Flow of supercooled liquids under dipolar force field

TL;DR

This paper explores how dynamic heterogeneity in supercooled liquids causes deviations from classical Navier-Stokes predictions, especially under dipolar force fields, revealing a breakdown of traditional flow models.

Contribution

It demonstrates through simulations that supercooled liquids exhibit significant flow deviations from Navier-Stokes equations due to dynamic heterogeneity and supercooling effects.

Findings

Supercooled liquids flow faster near external forces than Navier-Stokes predicts.

Deviations from Navier-Stokes increase with supercooling.

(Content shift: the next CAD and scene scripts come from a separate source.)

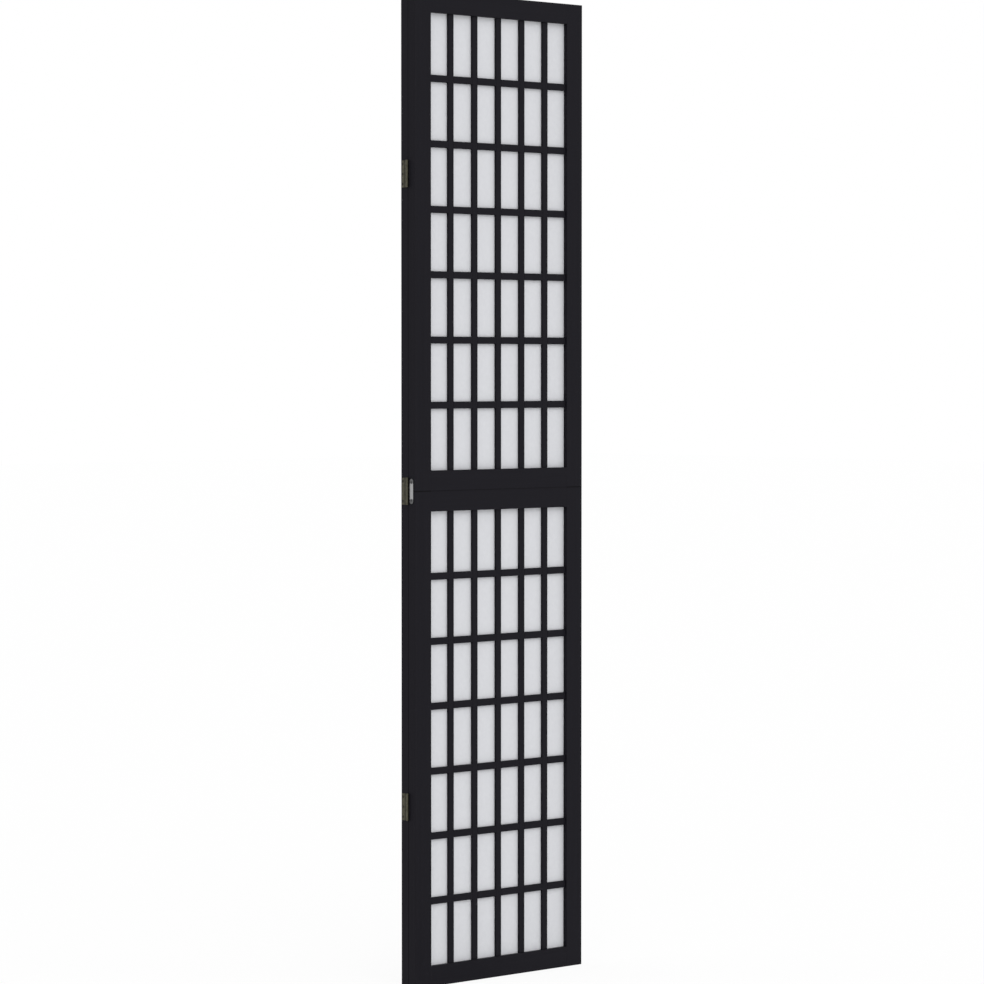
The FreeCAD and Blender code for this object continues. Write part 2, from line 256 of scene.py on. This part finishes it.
# ------------------------------------------------------------------ paper
# One sheet of white fibre-reinforced screen paper for each half-frame, pulled flat and glued
# between the two lattices. Long pale fibres lie in it at all angles.
def screen_paper():
    finish = Finish("screen_paper")
    fibres = None
    for turn, scale in ((0.35, (2600, 1, 90)), (-0.75, (2100, 1, 80)), (1.35, (2900, 1, 110))):
        strand = finish.noise(finish.place(scale, (0, turn, 0)), 1.0, 2, 0.5)
        strand = finish.spread(strand, 0.58, 0.74)
        fibres = strand if fibres is None else fibres + strand
    pulp = finish.noise(finish.place(), 130, 4, 0.6)
    shade = finish.spread(0.45 * fibres + pulp, 0.25, 1.05)
    return finish.set(
        Base_Color=finish.blend(shade, (0.636, 0.643, 0.670), (0.692, 0.699, 0.725)),
        Roughness=0.86,
        Specular_IOR_Level=0.2,
        Normal=finish.relief(0.5 * fibres + 0.5 * pulp, 0.00006, 0.5),
    )


SHEET_CUTS = 12


def stretched_sheet(node):
    """A flat sheet that fills the CAD sheet's box, and the size of that box."""
    low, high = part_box(node)
    size = high - low
    bpy.ops.object.select_all(action="DESELECT")
    bpy.ops.mesh.primitive_plane_add(size=1, location=(low + high) / 2,
                                     rotation=(math.pi / 2, 0, 0))
    sheet = bpy.context.object
    sheet.name = "stretched_" + node
    sheet.scale = (size.x, size.z, 1)
    bpy.ops.object.transform_apply(location=True, rotation=True, scale=True)
    bpy.ops.object.mode_set(mode="EDIT")
    bpy.ops.mesh.select_all(action="SELECT")
    bpy.ops.mesh.subdivide(number_cuts=SHEET_CUTS)
    bpy.ops.object.mode_set(mode="OBJECT")
    thick = sheet.modifiers.new("thickness", "SOLIDIFY")
    thick.thickness = size.y
    thick.offset = 0
    bpy.ops.object.modifier_apply(modifier=thick.name)
    return sheet, size


paper_finish = screen_paper()
for panel in PANELS:
    for half in HALVES:
        node = f"{panel}_{half}_paper"
        sheet, size = stretched_sheet(node)
        fit(sheet, paper_finish, panel + "_panel", node)


# ------------------------------------------------------------------ dowels
# Plain beech pegs, two for each panel, glued across the seam between the half-frames. They keep
# their own solid and lie hidden in the rails.
def beech():
    finish = Finish("beech")
    grain = finish.noise(finish.place((300, 300, 12)), 1.0, 4, 0.6)
    return finish.set(
        Base_Color=finish.blend(grain, (0.42, 0.27, 0.15), (0.60, 0.42, 0.25)),
        Roughness=0.62 + 0.1 * grain,
        Normal=finish.relief(grain, 0.0001, 0.5),
    )


beech_finish = beech()
for panel in PANELS:
    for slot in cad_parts[panel + "_dowels"].material_slots:
        slot.material = beech_finish

# ------------------------------------------------------------------ hinges
# Stamped butt hinges with a dull brass plating: the rear leaf is screwed flat on the rear
# panel's edge, the front leaf is let in behind the front panel, and a headed pin joins them.
# The crease between each leaf and its barrel is darkened with painted shade in the brass colour.
CREASE_SHADE_STARTS = (0.0046, 0.0062)    # where behind the pin the painted shade beside the barrel begins
CREASE_SHADE_ENDS = (0.0090, 0.0072)
STAMPED_ARRIS = 0.00018
PIN_ARRIS = 0.00035


def dull_brass():
    finish = Finish("dull_brass")
    where = finish.place()
    tarnish = finish.spread(finish.noise(where, 240, 5, 0.65), 0.3, 0.75)
    depth = finish.part(where, "Y")
    # painted shade: the leaf darkens in a band beside the barrel, where shade falls in the crease
    crease_shade = finish.spread(depth, *CREASE_SHADE_STARTS) * finish.spread(depth, *CREASE_SHADE_ENDS)
    brushed = finish.noise(finish.place((60, 60, 2400)), 1.0, 2, 0.5)
    scuffs = finish.spread(finish.noise(where, 1500, 2, 0.5), 0.55, 0.8)
    return finish.set(
        # the tarnish is the brass's own tone; the darkening beside the barrel is painted shade
        Base_Color=finish.blend(finish.spread(0.75 * tarnish + 0.9 * crease_shade, 0.0, 1.3),
                                (0.100, 0.095, 0.069), (0.028, 0.027, 0.020)),
        Metallic=1.0,
        Roughness=0.36 + 0.16 * tarnish + 0.08 * scuffs,
        Normal=finish.relief(0.6 * brushed + 0.4 * scuffs, 0.00003, 0.5),
    )


brass_finish = dull_brass()
for level in ("top", "middle", "bottom"):
    for panel in PANELS:
        node = f"{level}_hinge_{panel}_leaf"
        fit(eased_copy(node, STAMPED_ARRIS), brass_finish, panel + "_panel", node)
    node = level + "_hinge_pin"
    fit(eased_copy(node, PIN_ARRIS, segments=3), brass_finish, "front_panel", node)

# ------------------------------------------------------------------ seam plate
# A zinc-plated steel strap with round ends, screwed over the seam on the front panel's edge.
# Its colour is lighter in the middle and darker at the two ends round the screws.
DULL_STARTS = 0.0120               # from the seam, up and down
DULL_FULL = 0.0150
PLATE_ARRIS = 0.00035


def zinc_plate():
    finish = Finish("zinc_plate")
    brushed = finish.noise(finish.place((900, 900, 22)), 1.0, 3, 0.6)
    where = finish.place()
    bloom = finish.noise(where, 160, 4, 0.6)
    level = finish.part(where, "Z")
    # the colour is darker towards both ends of the strap, round the screws
    dull = (finish.spread(level, SEAM_LEVEL - DULL_STARTS, SEAM_LEVEL - DULL_FULL)
            + finish.spread(level, SEAM_LEVEL + DULL_STARTS, SEAM_LEVEL + DULL_FULL))
    bright = finish.blend(bloom, (0.34, 0.34, 0.345), (0.415, 0.415, 0.42))
    return finish.set(
        Base_Color=finish.blend(dull, bright, (0.137, 0.137, 0.140)),
        Metallic=1.0,
        Roughness=0.28 + 0.12 * brushed + 0.06 * bloom,
        Normal=finish.relief(brushed, 0.00003, 0.4),
    )


seam_plate = eased_copy("seam_plate", PLATE_ARRIS, segments=3)
fit(seam_plate, zinc_plate(), "front_panel", "seam_plate")


# ------------------------------------------------------------------ screws
# Small countersunk wood screws with a cross recess, flush in the leaves and the seam plate.
# One is turned and punched, then copied to every hole with its slots at its own angle.
def screw_metal(name, dark, light):
    finish = Finish(name)
    bloom = finish.noise(finish.place(), 700, 3, 0.6)
    return finish.set(
        Base_Color=finish.blend(bloom, dark, light),
        Metallic=1.0,
        Roughness=0.34 + 0.14 * bloom,
        Normal=finish.relief(bloom, 0.00003, 0.4),
    )


HEAD_RADIUS = 0.0026
SHANK_RADIUS = 0.00125
HEAD_RIM = 0.0002
SHANK_LENGTH = 0.0060
POINT_LENGTH = 0.0015
POINT_SHARE = 0.15                 # of the shank's radius, at the very tip
SLOT_LENGTH = 2.9 * SHANK_RADIUS
SLOT_WIDTH = 0.0006
SLOT_DEPTH = 0.0009
FIRST_TURN = 0.7                   # radians, so that no two crosses stand alike
NEXT_TURN = 1.9


def turned_screw():
    """A screw that points down -Z from a head face at the origin."""
    bpy.ops.object.select_all(action="DESELECT")
    bpy.ops.mesh.primitive_circle_add(vertices=32, radius=HEAD_RADIUS, fill_type="NGON",
                                      location=(0, 0, 0))
    screw = bpy.context.object
    bpy.ops.object.mode_set(mode="EDIT")
    bpy.ops.mesh.select_all(action="SELECT")
    for drop, taper in ((HEAD_RIM, 1.0),
                        (HEAD_RADIUS - SHANK_RADIUS - HEAD_RIM, SHANK_RADIUS / HEAD_RADIUS),
                        (SHANK_LENGTH, 1.0),
                        (POINT_LENGTH, POINT_SHARE)):
        bpy.ops.mesh.extrude_region_move(TRANSFORM_OT_translate={"value": (0, 0, -drop)})
        bpy.ops.transform.resize(value=(taper, taper, 1))
    bpy.ops.mesh.select_all(action="SELECT")
    bpy.ops.mesh.normals_make_consistent(inside=False)
    bpy.ops.object.mode_set(mode="OBJECT")
    for turn in (0, math.pi / 2):
        bpy.ops.object.select_all(action="DESELECT")
        bpy.ops.mesh.primitive_cube_add(size=1, location=(0, 0, 0), rotation=(0, 0, turn))
        punch = bpy.context.object
        punch.scale = (SLOT_LENGTH, SLOT_WIDTH, 2 * SLOT_DEPTH)
        carve = screw.modifiers.new("recess", "BOOLEAN")
        carve.operation = "DIFFERENCE"
        carve.solver = "EXACT"
        carve.object = punch
        bpy.context.view_layer.objects.active = screw
        bpy.ops.object.modifier_apply(modifier=carve.name)
        bpy.data.objects.remove(punch, do_unlink=True)
    return screw


def head_centres(node, axis, sign):
    """Where each CAD screw's head face is centred: its solid's outermost points along one axis."""
    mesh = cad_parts[node].data
    outer = max(sign * point.co[axis] for point in mesh.vertices)
    heads = []
    for point in mesh.vertices:
        if abs(sign * point.co[axis] - outer) > WELD:
            continue
        near = next((head for head in heads if (head[0] - point.co).length < 3 * HEAD_RADIUS), None)
        if near is None:
            heads.append([point.co.copy()])
        elif all((point.co - other).length > WELD for other in near):
            near.append(point.co.copy())
    return [sum(head, Vector()) / len(head) for head in sorted(heads, key=lambda head: head[0].z)]


def drive_screws(name, places, outward):
    """Copies of the screw with their heads at the given places, facing outward."""
    aim = outward.to_track_quat("Z", "Y")
    copies = []
    for number, place in enumerate(places):
        copy = bpy.data.objects.new(f"{name}_{number}", pattern_screw.data.copy())
        bpy.context.scene.collection.objects.link(copy)
        copy.location = place
        copy.rotation_mode = "QUATERNION"
        copy.rotation_quaternion = aim @ Quaternion((0, 0, 1), FIRST_TURN + NEXT_TURN * number)
        copies.append(copy)
    bpy.ops.object.select_all(action="DESELECT")
    for copy in copies:
        copy.select_set(True)
    bpy.context.view_layer.objects.active = copies[0]
    bpy.ops.object.join()
    joined = bpy.context.object
    joined.name = name
    bpy.ops.object.transform_apply(location=True, rotation=True, scale=True)
    bpy.ops.object.shade_smooth_by_angle(angle=SMOOTH_UNDER)
    return joined


bronzed = screw_metal("bronzed_screw", (0.038, 0.036, 0.030), (0.063, 0.060, 0.049))
zinced = screw_metal("zinced_screw", (0.088, 0.088, 0.092), (0.140, 0.140, 0.145))
pattern_screw = turned_screw()
for node, body, axis, sign, metal in (("rear_leaf_screws", "rear_panel", 0, -1, bronzed),
                                      ("front_leaf_screws", "front_panel", 1, 1, bronzed),
                                      ("seam_plate_screws", "front_panel", 0, -1, zinced)):
    outward = Vector((0, 0, 0))
    outward[axis] = sign
    screws = drive_screws("dressed_" + node, head_centres(node, axis, sign), outward)
    fit(screws, metal, body, node)
bpy.data.objects.remove(pattern_screw, do_unlink=True)


# ------------------------------------------------------------------ floor and light
# A plain pale floor that runs into a white studio. Two wide soft suns and a room that is paler
# overhead light the screen, and the camera and the metal see plain white instead of the room.
def seen_or_mirrored(shader):
    """1 for rays from the camera, a gloss or glass, and 0 for light that falls on a surface."""
    ray = shader.add("ShaderNodeLightPath", {}, {})
    camera, glossy, through = (Flow(shader, ray.outputs[f"Is {kind} Ray"])
                               for kind in ("Camera", "Glossy", "Transmission"))
    return camera + glossy + through


WHITE_SHARE = 0.9                  # the rest of the floor's look is its own, with the shadow
bpy.ops.object.select_all(action="DESELECT")
bpy.ops.mesh.primitive_plane_add(size=60, location=(0, 0, 0))
floor = bpy.context.object
floor.name = "floor"
pale_floor = Finish("pale_floor")
pale_floor.set(Base_Color=(0.93, 0.93, 0.93, 1), Roughness=0.9, Specular_IOR_Level=0.1)
white = pale_floor.add("ShaderNodeEmission", {}, {"Color": (1, 1, 1, 1), "Strength": 1.0})
mixed = pale_floor.add("ShaderNodeMixShader", {}, {0: seen_or_mirrored(pale_floor) * WHITE_SHARE,
                                                   1: pale_floor.surface.outputs[0],
                                                   2: white.outputs[0]})
pale_floor.feed(pale_floor.tree.nodes["Material Output"], {"Surface": mixed.outputs[0]})
floor.data.materials.append(pale_floor.material)

studio = bpy.data.worlds.new("studio")
bpy.context.scene.world = studio
studio.use_nodes = True
room = Shader(studio.node_tree)
direction = room.add("ShaderNodeTexCoord", {}, {})
height = room.add("ShaderNodeSeparateXYZ", {}, {0: direction.outputs["Generated"]})
lift = room.add("ShaderNodeMapRange", {}, {"Value": height.outputs["Z"],
                                           "From Min": -0.2, "From Max": 1.0,
                                           "To Min": 0.52, "To Max": 0.95})
strength = room.add("ShaderNodeMix", {}, {0: seen_or_mirrored(room), 2: lift.outputs["Result"],
                                          3: 1.0})
room.feed(room.tree.nodes["Background"], {"Color": (1, 1, 1, 1), "Strength": strength.outputs[0]})

for name, toward, width, power in (("key", Vector((0.42, 0.62, -0.66)), 50, 0.75),
                                   ("fill", Vector((-0.62, 0.70, -0.35)), 70, 0.35)):
    lamp = bpy.data.lights.new(name, "SUN")
    lamp.angle = math.radians(width)
    lamp.energy = power
    holder = bpy.data.objects.new(name, lamp)
    holder.rotation_euler = toward.to_track_quat("-Z", "Y").to_euler()
    bpy.context.scene.collection.objects.link(holder)

# ------------------------------------------------------------------ camera
# The photograph's long lens from 6.7 m away, a little over waist height and some 43 degrees
# round to the left.
VIEW_FROM = Vector((-4.6272, -4.8602, 1.0580))
TURN = math.radians(43.590)
TILT = math.radians(1.822)
FOCAL_PIXELS = 3859.7
FRAME_PIXELS = 984
lens = bpy.data.cameras.new("photo_view")
lens.sensor_width = 36
lens.lens = FOCAL_PIXELS / FRAME_PIXELS * lens.sensor_width
lens.clip_end = 100
camera = bpy.data.objects.new("photo_view", lens)
camera.location = VIEW_FROM
camera.rotation_euler = (math.pi / 2 - TILT, 0, -TURN)
bpy.context.scene.collection.objects.link(camera)
bpy.context.scene.camera = camera
bpy.context.scene.view_settings.view_transform = "Standard"
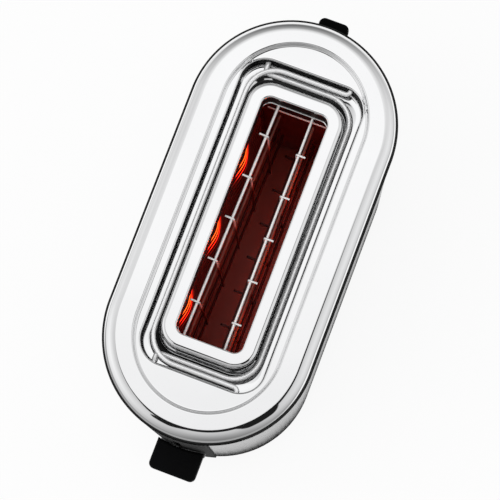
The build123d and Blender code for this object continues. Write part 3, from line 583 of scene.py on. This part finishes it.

Dynamic heterogeneity correlates with flow deviations.

Abstract

The viscosity of supercooled liquids notably increases with decreasing temperature, leading to solidification through a glass transition. This process is accompanied by dynamic heterogeneity, characterized by persistent dynamic spatial correlations. This study investigates how dynamic heterogeneity influences the applicability of the Navier-Stokes equations to the flow of supercooled liquids. Utilizing molecular dynamics simulations, we subjected a two-dimensional supercooled liquid to a localized dipolar force field and compared the resulting steady velocity field with the prediction from the Navier-Stokes equations. Our approach captures a significant breakdown of the Navier-Stokes equations in real space; specifically, supercooled liquids flow more rapidly near the external force than the prediction from the Navier-Stokes equations. Furthermore, this deviation is enhanced by the supercooling and is accompanied by the growth of dynamic heterogeneity.